I am currently praying the novena to St. Thérèse of Lisieux in hopes that she will give me a rose in answer to my question. I’ve discovered that I haven’t been praying the novena in the exact way prescribed for obtaining an answer. Must I start over?

Answer:

St. Thérèse of Lisieux (1873–1897) is famous for promising to send down a shower of roses as signs of her prayers for people after her death. The image of a shower of roses is just that: an image of the graces she promised to ask for and, through his love, obtain from God for those who prayed for her intercession. Some people who have prayed for Thérèse’s intercession have discovered roses in unexpected or unlikely places while praying the novena and have taken such sightings as a tangible sign of Thérèse’s intercession on their behalf.

While such a favor is a lovely reminder of this saint’s intercession, there is something of which you should be careful. If you approach this novena from the perspective that, if you pray it in exactly the right way, you will be rewarded with a rose in answer to your question, you are engaging in superstition.

The Catechism warns,

Superstition is the deviation of religious feeling and of the practices this feeling imposes. It can even affect the worship we offer the true God, e.g., when one attributes an importance in some way magical to certain practices otherwise lawful or necessary. To attribute the efficacy of prayers or of sacramental signs to their mere external performance, apart from the interior dispositions that they demand, is to fall into superstition. (2111)
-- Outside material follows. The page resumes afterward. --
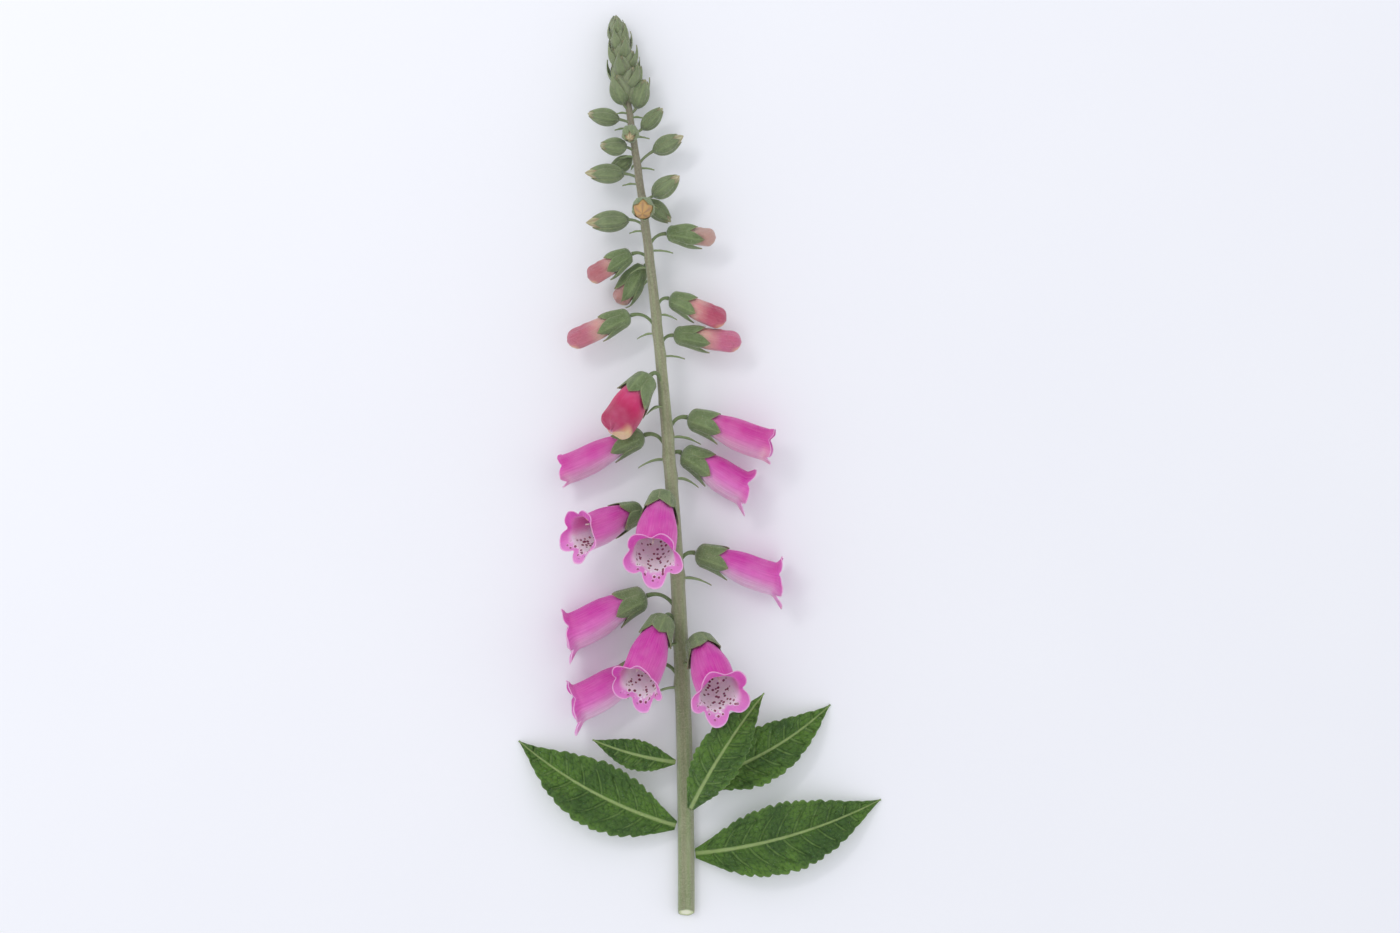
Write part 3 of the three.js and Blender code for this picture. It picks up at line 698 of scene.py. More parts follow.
def sepal_material():
    """Sepals, bracts and pedicels: soft hairy green, paler along ribs and at edges."""
    r = material("downy sepal green", rough=0.7, gloss=0.25, flesh=0.15,
                 flesh_radius=GREEN_FLESH, flesh_scale=0.001, sheen=0.2, sheen_rough=0.6)
    share, edge, bloom, under = r.marks("share edge bloom under")
    patches, flecks = r.mottle(150, 1100)
    colour = r.coat(
        r.mix(patches, (86, 105, 62), (110, 128, 84)),
        (r.span(edge, 0.22, 0.0, 0.35), (144, 164, 108)),
        (r.span(edge, 0.8, 1.0, 0.4), (160, 168, 120)),
        (r.span(share, 0.85, 1.0, 0.5), (150, 128, 96)),
        (under, 0.5, (150, 172, 120)),
        (bloom, (146, 146, 126)),
        (flecks, 0.2, (176, 188, 144)),
    )
    return r.finish(colour, r.grain(2600, 0.35))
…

A novena is simply the pious practice of praying for a particular intention nine times. It is usually done with one prayer over a nine-day period but can be done by praying the same prayer nine times in a row. Any formal, informal, or spontaneous prayer done in a set of nine times constitutes a novena. You may use a formal novena that is approved for devotional use or you may put together your own set of prayers for your private use. The only requirement is that the prayers not be said with the intention to manipulate an answer from God. Whatever they are—if they are said faithfully and with trust in God that he will answer your prayer in the manner he wills to do so—they are fine.

So, in short, no, you don’t have to start over this novena; but you must abandon any thought that saying a novena will be automatically rewarded with the response you have specified.